Tetti alle parcelle, ingegneri in rivolta contro la Regione Abruzzo
Una delibera invita i Comuni a non superare il 3% dei costi per le spese di progettazione. "Pronti a ricorrere al Tar"
L'AQUILA. Ingegneri abruzzesi pronti a partire con centinaia di ricorsi al Tar contro la Regione e il governatore Luciano D'Alfonso, responsabili di voler risparmiare risorse nei lavori pubblici a scapito dei professionisti. Nel mirino degli ingegneri della Federazione abruzzese c'è un provvedimento regionale (la delibera del 5 settembre 2014) in cui vengono imposti ai Comuni tetti massimi dal 2,5 al 3% del finanziamento complessivo di un'opera pubblica per le spese di progettazione.
Secondo gli ingegneri «un tentativo intimidatorio e riduttivo nei confronti del mondo dei tecnici» che «sposta indietro di 20 anni le lancette dell'orologio». Contro di essa gli ordini degli ingegneri delle province abruzzesi dichiarano ora battaglia anche legale.
Ad alzare gli scudi contro la Regione Abruzzo sono i settemila ingegneri iscritti alla Federazione abruzzese e «colpiti» da un provvedimento che l'ente ha approvato per calmierare i costi nei lavori pubblici. In difesa della categoria è sceso anche il presidente nazionale dell'ordine degli ingegneri, Armando Zambrano, che ieri mattina ha partecipato a un incontro nella sede aquilana durante il quale è stata stabilita una sorta di road map della protesta. Prima un appello al presidente della Regione a confrontarsi con i professionisti per cambiare la norma; poi, se risposta non dovesse esserci (diversi gli appelli e le lettere inviate al governatore), partiranno i ricorsi al Tar. Secondo gli ingegneri l’imposizione del tetto di spesa avrebbe come conseguenza l'indebolimento della qualità dei progetti. «Chiediamo a D’Alfonso un incontro urgente», ha esortato Zambrano, «perché le parcelle si ridurrebbero del 70%. E questo è inaccettabile».
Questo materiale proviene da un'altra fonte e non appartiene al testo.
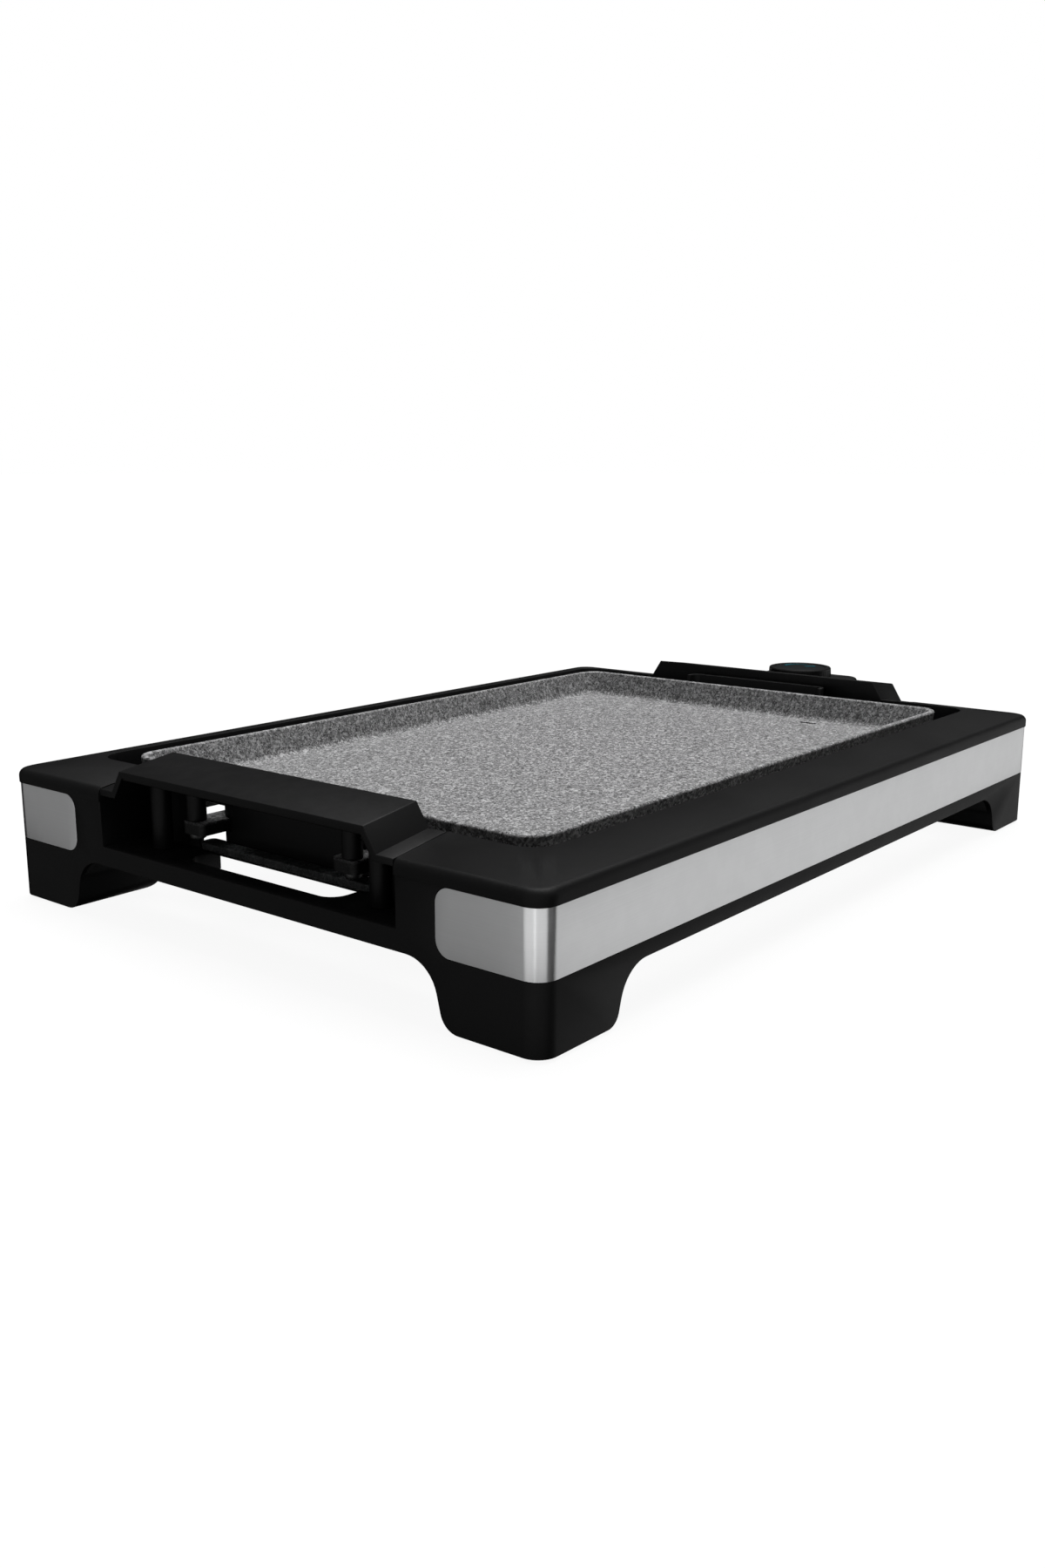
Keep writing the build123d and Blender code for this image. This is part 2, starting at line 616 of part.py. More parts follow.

A mandare su tutte le furie i progettisti è stata proprio la lettera fatta seguire all'approvazione della delibera, a firma di D'Alfonso, in cui i Comuni vengono esortati «per esigenze di pubbico interesse regionale, a razionalizzare al massimo l'uso delle risorse». «Che cosa sarebbe questo fantomatico “pubblico interesse”?», chiedono i tecnici. Non solo. La delibera regionale contraddice, come specificato dagli ingegneri, la normativa nazionale che prevede che gli enti beneficiari per l'affidamento dei servizi d'ingegneria per un'opera pubblica devono fare riferimento a precise norme statali, che stabiliscono già i costi delle prestazioni professionali che vanno messi a gara (quelle soggette a ribasso).
«Non si può imporre un importo predeterminato ai Comuni», ha commentato il presidente dell’ordine provinciale degli ingegneri dell’Aquila Elio Masciovecchio, «che tra l'altro non hanno i soldi. Le piccole amministrazioni, infatti, sono nel concreto discriminate perché i loro uffici non hanno le risorse e il personale competente a svolgere tali prestazioni». A dare l'affondo è il presidente Zambrano: «Spesso queste norme vengono approvate apposta, così ci si affida all'impresa all'interno della Pubblica amministrazione, in modo, poi, da poter fare le varianti, aumentando i costi e i tempi».